▸ **WHAT YOU HAVE TO DO**: Write out only the span of lines that begins at the line with "Write the FreeCAD" and ends at the line with "Vector = FreeCAD.Vector". Keep both end lines, word for word.

▸ **SUPPLIED RECORDS**:
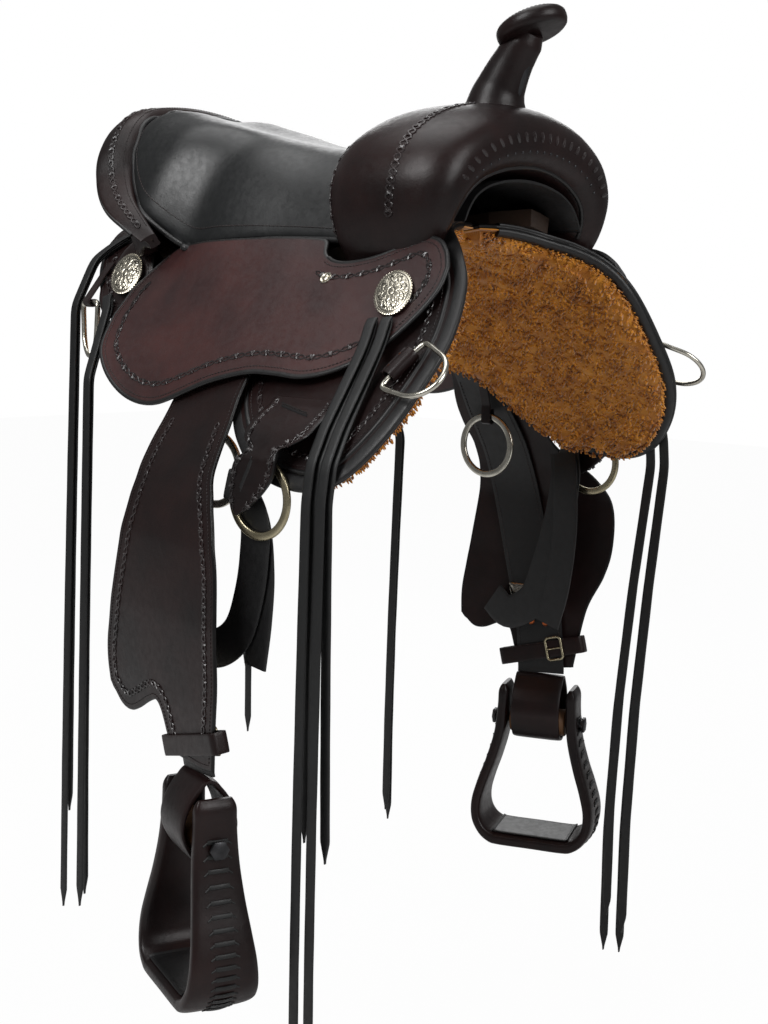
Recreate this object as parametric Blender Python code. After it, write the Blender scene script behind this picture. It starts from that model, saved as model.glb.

* * *

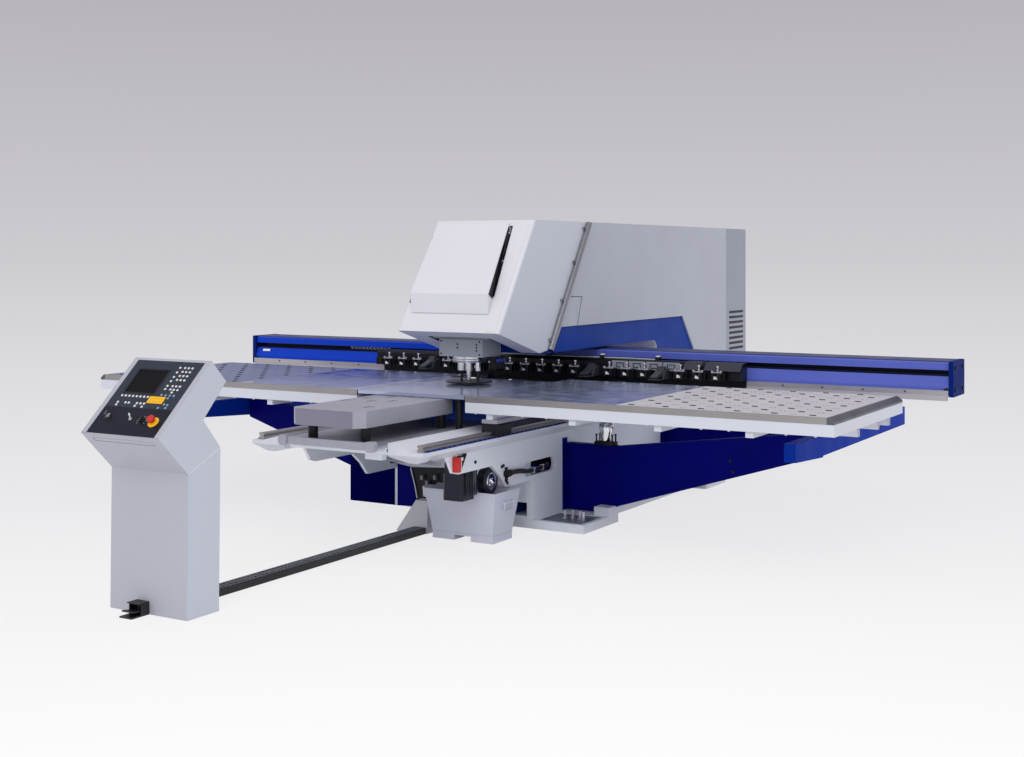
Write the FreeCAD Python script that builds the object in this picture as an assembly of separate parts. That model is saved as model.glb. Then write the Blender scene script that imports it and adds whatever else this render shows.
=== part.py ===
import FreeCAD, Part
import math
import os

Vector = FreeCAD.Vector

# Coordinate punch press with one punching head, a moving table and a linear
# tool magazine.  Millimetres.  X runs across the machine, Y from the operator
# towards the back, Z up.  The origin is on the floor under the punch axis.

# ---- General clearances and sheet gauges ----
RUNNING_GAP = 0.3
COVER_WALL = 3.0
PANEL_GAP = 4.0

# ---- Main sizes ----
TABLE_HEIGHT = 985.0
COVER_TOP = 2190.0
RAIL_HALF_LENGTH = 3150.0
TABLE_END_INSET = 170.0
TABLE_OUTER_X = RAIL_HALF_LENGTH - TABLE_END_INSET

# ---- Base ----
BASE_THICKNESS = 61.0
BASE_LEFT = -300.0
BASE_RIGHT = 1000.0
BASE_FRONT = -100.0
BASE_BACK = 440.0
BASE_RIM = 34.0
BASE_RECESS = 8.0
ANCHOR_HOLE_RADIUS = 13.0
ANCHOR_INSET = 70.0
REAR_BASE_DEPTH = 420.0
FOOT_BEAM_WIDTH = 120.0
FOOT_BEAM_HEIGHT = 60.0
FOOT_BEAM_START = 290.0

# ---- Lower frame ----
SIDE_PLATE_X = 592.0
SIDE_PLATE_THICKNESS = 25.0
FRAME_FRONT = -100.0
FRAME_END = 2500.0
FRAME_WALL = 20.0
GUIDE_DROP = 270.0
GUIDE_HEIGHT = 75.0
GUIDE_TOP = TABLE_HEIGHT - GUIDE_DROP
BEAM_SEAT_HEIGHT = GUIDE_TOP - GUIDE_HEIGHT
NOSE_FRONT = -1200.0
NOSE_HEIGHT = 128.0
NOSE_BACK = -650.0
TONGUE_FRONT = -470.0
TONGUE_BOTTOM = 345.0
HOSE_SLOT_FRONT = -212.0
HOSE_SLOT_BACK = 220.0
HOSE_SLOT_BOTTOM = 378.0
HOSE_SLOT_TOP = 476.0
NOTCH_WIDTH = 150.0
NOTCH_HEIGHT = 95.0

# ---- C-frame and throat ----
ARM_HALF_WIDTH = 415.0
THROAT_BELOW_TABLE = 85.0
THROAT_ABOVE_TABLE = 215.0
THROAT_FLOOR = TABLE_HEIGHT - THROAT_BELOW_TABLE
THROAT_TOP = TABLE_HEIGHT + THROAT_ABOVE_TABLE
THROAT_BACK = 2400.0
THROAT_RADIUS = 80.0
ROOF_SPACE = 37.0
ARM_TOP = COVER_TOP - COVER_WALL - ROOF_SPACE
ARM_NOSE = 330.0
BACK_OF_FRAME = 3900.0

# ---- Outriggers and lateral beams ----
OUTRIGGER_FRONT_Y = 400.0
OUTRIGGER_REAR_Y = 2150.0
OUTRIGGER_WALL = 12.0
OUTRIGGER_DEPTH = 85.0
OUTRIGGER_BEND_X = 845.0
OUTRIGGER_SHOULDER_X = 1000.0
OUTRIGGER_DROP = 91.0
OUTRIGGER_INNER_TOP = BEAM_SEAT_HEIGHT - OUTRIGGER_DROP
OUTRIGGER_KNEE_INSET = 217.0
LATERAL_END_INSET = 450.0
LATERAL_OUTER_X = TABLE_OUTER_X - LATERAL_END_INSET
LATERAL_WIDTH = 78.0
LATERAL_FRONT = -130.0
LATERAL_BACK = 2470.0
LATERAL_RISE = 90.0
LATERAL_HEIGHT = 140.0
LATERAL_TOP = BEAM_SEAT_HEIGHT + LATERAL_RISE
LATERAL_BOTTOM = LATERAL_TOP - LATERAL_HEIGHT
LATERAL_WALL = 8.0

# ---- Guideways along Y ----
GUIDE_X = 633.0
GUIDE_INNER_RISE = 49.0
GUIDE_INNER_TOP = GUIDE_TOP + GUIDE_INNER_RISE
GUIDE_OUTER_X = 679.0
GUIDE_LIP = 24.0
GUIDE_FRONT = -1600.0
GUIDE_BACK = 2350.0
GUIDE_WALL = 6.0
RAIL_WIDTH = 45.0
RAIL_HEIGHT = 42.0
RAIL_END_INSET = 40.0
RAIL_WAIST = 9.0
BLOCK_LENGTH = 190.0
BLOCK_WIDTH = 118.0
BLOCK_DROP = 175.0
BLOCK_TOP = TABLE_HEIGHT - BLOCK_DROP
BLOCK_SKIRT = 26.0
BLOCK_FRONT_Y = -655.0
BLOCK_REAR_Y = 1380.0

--

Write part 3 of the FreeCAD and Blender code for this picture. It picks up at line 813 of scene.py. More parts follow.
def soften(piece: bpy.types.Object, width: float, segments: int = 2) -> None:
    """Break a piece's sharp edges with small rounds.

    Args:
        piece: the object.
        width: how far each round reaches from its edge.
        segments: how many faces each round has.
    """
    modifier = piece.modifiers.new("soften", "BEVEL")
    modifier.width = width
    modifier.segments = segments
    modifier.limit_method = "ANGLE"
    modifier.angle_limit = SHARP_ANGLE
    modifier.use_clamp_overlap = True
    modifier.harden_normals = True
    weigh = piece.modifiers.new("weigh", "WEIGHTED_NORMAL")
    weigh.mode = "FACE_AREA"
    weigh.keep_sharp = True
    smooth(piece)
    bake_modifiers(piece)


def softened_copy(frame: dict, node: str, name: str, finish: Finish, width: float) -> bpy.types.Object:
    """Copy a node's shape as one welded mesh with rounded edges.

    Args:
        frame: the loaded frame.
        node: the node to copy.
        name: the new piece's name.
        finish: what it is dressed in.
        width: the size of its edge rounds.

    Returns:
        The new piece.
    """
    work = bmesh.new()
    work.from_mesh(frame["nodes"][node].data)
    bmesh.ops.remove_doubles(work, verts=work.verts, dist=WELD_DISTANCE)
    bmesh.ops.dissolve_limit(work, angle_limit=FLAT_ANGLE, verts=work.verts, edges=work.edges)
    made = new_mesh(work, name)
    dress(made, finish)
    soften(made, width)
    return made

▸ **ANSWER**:
Write the FreeCAD Python script that builds the object in this picture as an assembly of separate parts. That model is saved as model.glb. Then write the Blender scene script that imports it and adds whatever else this render shows.
=== part.py ===
import FreeCAD, Part
import math
import os

Vector = FreeCAD.Vector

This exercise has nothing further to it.